このプログラムは、東京大学の研究機関であるCEDEP大学大学院教育学研究科付属発達保育実践政策学センター)の支援のもと、保育園や幼稚園において園の環境や強みを活かしながら各園が選択する「光」「音」「植物」等のテーマに沿って乳幼児の興味・関心に応じた「探究」を積み重ねることによって、子どもたちの意欲や自己肯定感、社会性などの「非認知能力」を高める等、乳幼児期の成長・発達をサポートすることを目的としている。
保育者は「探究活動」を実践する中で子どもたちの言葉や様子を記録し、活動後は他の保育者等と記録を共有して振り返りを行い、その中でこれまで気づかなかった子どもたちの一面を発見し、子どもの世界観について改めて理解を深めながら次回の活動につなげる。
本事業に参加した園及び保育士等からは、「プログラムを実践するたびに子ども一人一人の個性や五感の敏感さ、集中力など、毎回新たな発見があり、子どもたちと一緒に活動を深めることができた。」「たくさんの気付きがあり、保育のモチベーションが上がったように思う。新たな角度から子どもにスポットライトを当てることになり、その子の違った一面を見ることができた。』などの感想があった。

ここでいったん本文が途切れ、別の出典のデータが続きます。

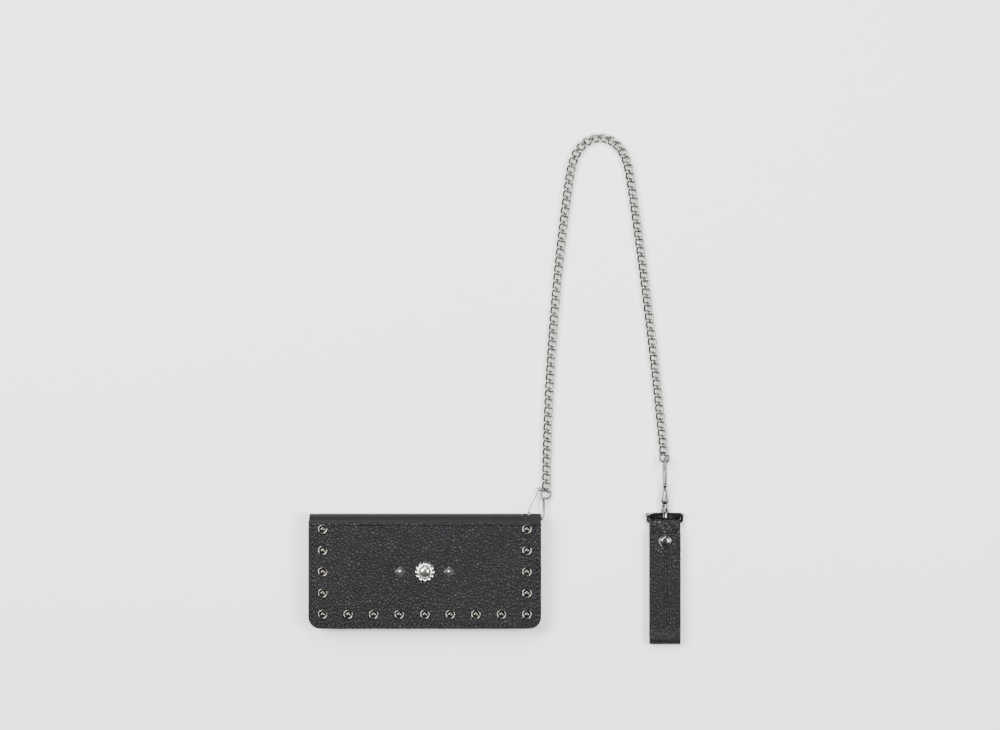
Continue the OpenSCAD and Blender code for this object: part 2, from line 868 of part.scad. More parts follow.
// bent wire that carries the strap: a bar with a leg at each end, tipped up to the flat bar
module bail() {
    rise = swivel_z - wrap_z;
    run = bar_y + bar_w / 2 - wrap_y;
    straight = loop_half - bail_bend_r;
    translate([strap_x, wrap_y, wrap_z])
        rotate([atan2(rise, run), 0, 0])
            union() {
                rod([-straight, 0, 0], [straight, 0, 0], loop_wire / 2);
                for (side = [-1, 1]) {
                    wire_arc([side * straight, bail_bend_r, 0], bail_bend_r, loop_wire,
                        side > 0 ? -90 : 180, 90);
                    rod([side * loop_half, bail_bend_r, 0], [side * loop_half, norm([rise, run]), 0],
                        loop_wire / 2);
                }
            }
}

module strap_loop() {
    side_y = bar_y + bar_w / 2;
    end_x = loop_half - 0.7;
    color(nickel)
        difference() {
            union() {
                // flat bar with round ends
                translate([strap_x - end_x, bar_y, swivel_z - bar_t / 2])
                    cube([2 * end_x, bar_w, bar_t]);
                for (side = [-1, 1])
                    translate([strap_x + side * end_x, side_y, swivel_z - bar_t / 2])
                        cylinder(h = bar_t, r = bar_w / 2);
                bail();
                // flared post and the boss behind it
                turned_y(strap_x, 0, swivel_z)
                    polygon([
                        [0, bar_y + 0.2], [swivel_r + 1.8, bar_y + 0.2], [swivel_r + 1.8, post_low - 0.6],
                        [swivel_r + 3.2, post_low], [swivel_r + 1.9, post_low + 1.4],
                        [swivel_r + 1.1, post_low + 4],
                        [swivel_r + 1.1, head_low - 0.4], [0, head_low - 0.4],
                    ]);
            }
            turned_y(strap_x, 0, swivel_z)
                polygon([
                    [0, bar_y - 1], [swivel_r + 0.9, bar_y - 1], [swivel_r + 0.9, bar_y + 1.4],
                    [swivel_r + 0.07, bar_y + 1.4], [swivel_r + 0.07, head_low + 1], [0, head_low + 1],
                ]);
        }
}

// ---------- belt strap ----------
module half_ring(c, r_out, r_in, side) {
    translate(c)
        difference() {
            circle(r = r_out);
            circle(r = r_in);
            translate([side > 0 ? -2 * r_out : 0, -2 * r_out])
                square([2 * r_out, 4 * r_out]);
        }
}

module strap_body() {
    color(leather)
        difference() {
            along_x(strap_x, strap_w)
                union() {
                    half_ring([wrap_y, wrap_z], wrap_out, wrap_in, 1);
                    translate([bend_y, strap_low_z])
                        square([wrap_y - bend_y, strap_t]);
                    translate([tab_end_y, tab_z])
                        square([wrap_y - tab_end_y, strap_t]);
                    half_ring([bend_y, strap_low_z + bend_out], bend_out, bend_out - strap_t, -1);
                }
            translate([strap_x, snap_y, tab_z - 1])
                cylinder(h = strap_t + 2, r = 1.5 + slip);
        }
}

module strap_flap() {
    color(leather)
        difference() {
            translate([strap_x - strap_w / 2, bend_y + apart, flap_z])
                cube([strap_w, flap_top_y - bend_y - apart, strap_t]);
            translate([strap_x, snap_y, flap_z - 1])
                cylinder(h = strap_t + 2, r = 1.5 + slip);
        }
}

stud_post_r = 1.7;
socket_t = flap_z - tab_z - strap_t - 0.25;

module snap_cap() {
    dome_h = 2.0;
    ball_r = (pow(snap_d / 2, 2) + pow(dome_h, 2)) / (2 * dome_h);
    color(nickel)
        translate([strap_x, snap_y, flap_z + strap_t])
            union() {
                intersection() {
                    translate([0, 0, dome_h - ball_r])
                        sphere(r = ball_r);
                    cylinder(h = 3, r = snap_d / 2 - 0.05);
                }
                translate([0, 0, -strap_t])
                    cylinder(h = strap_t + 0.5, r = 1.5);
            }
}

module snap_socket() {
    color(dark_nickel)
        translate([strap_x, snap_y, flap_z - socket_t])
            difference() {
                cylinder(h = socket_t, r = snap_d / 2 - 1);
                translate([0, 0, -1])
                    cylinder(h = socket_t + 0.8, r = stud_post_r + slip);
            }
}

module snap_stud() {
    color(dark_nickel)
        translate([strap_x, snap_y, tab_z])
            union() {
                translate([0, 0, -0.5])
                    cylinder(h = 0.5, r = 4);
                cylinder(h = strap_t + 0.1, r = 1.5);
                translate([0, 0, strap_t])
                    cylinder(h = 0.2, r = 3.8);
                translate([0, 0, strap_t])
                    cylinder(h = socket_t - 0.1, r = stud_post_r);
            }
}

back_cover();
back_lining();
back_pocket_edge();
note_divider();
coin_pocket_back();
coin_pocket_front();
zip_tapes();
zip_teeth();
zip_stops();
zip_slider();
zip_pull();
hitch_tab();
hitch_eyelet();
fold_cover();
fold_lining();
front_cover();
front_lining();
front_pocket_edge();
card_panel_1();
card_panel_2();
card_panel_3();
card_panel_4();
studs();
stud_washers();
concho();
diamond_studs();
ornament_washers();
wallet_hook();
wallet_hook_rivet();
wallet_hook_gate();
chain_run(0, per_segment);  // chain_01
chain_run(per_segment, per_segment);  // chain_02
chain_run(2 * per_segment, per_segment);  // chain_03
chain_run(3 * per_segment, per_segment);  // chain_04
chain_run(4 * per_segment, per_segment);  // chain_05
chain_run(5 * per_segment, per_segment);  // chain_06
chain_run(6 * per_segment, per_segment);  // chain_07
chain_run(7 * per_segment, per_segment);  // chain_08
chain_run(8 * per_segment, per_segment);  // chain_09
chain_run(9 * per_segment, per_segment);  // chain_10
chain_run(10 * per_segment, per_segment);  // chain_11
chain_run(11 * per_segment, per_segment);  // chain_12
strap_ring();
strap_hook();
strap_hook_rivet();
strap_hook_gate();
strap_loop();
strap_body();
strap_flap();
snap_cap();
snap_socket();
snap_stud();
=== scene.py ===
# %% [markdown]
# # A chain wallet, finished piece by piece
# The wallet is a long folded leaf of pebbled black leather with domed studs. A nickel curb chain
# runs from a wire hook at its corner to a snap strap that goes round a belt.
# The frame gives the size and place of every piece. This lesson makes the pieces that are seen
# the way a leather worker or a metal worker would, and gives each one its finish.

# %% Load the frame
import json
import math
import bmesh
import bpy
from mathutils import Matrix, Vector


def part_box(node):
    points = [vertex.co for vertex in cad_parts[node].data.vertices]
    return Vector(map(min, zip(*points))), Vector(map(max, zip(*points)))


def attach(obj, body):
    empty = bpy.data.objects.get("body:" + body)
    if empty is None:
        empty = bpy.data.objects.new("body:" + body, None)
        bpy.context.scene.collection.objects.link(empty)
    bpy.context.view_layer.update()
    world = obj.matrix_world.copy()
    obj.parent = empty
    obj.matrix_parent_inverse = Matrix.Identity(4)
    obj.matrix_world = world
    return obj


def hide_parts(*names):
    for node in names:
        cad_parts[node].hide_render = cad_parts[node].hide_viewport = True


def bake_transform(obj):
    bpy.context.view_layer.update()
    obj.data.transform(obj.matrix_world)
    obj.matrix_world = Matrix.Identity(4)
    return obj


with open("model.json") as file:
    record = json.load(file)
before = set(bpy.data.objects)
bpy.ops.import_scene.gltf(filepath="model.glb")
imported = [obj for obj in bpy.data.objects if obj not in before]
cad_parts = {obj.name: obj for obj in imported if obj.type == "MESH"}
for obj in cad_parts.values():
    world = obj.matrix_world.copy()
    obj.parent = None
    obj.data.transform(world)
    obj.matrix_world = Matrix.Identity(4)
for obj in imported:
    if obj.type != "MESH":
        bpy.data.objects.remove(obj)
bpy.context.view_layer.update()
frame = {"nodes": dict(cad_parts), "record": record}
MM = 0.001

# %% [markdown]
# ## Camera
# The set lies on a table and is looked at from straight above. A long lens keeps the sides of the
# wallet and the strap parallel, as they are on the real table.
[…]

成果としては、令和6年度から「とうきょう すくわくプログラム」が都内全域に展開されるにあたり当市の取り組みが事例として紹介されるなど、更なる保育の質の向上が図られたと考えている。なお活動の様子は、3月に行われた報告会及びパネル展示において各園が発表を行った。またメディアラボに報告会のライブ動画のアーカイブを、『こふくナビ』には展示パネルを掲載している。
3 保育所運営事業
Q.保育所等入所選考システム導入の効果等について伺う。
A.システム導入により、事務量が多く複雑な入所選考事務の時間を短縮できたことで業務に注力することが可能となった。具体的には、4月の入所選考事務に要していた約27時間のうち13時間を短縮することができ、短縮できた時間を利用調整会議後の処理に充てることができたうえ、残業時間の減少にも繋がったと考えている。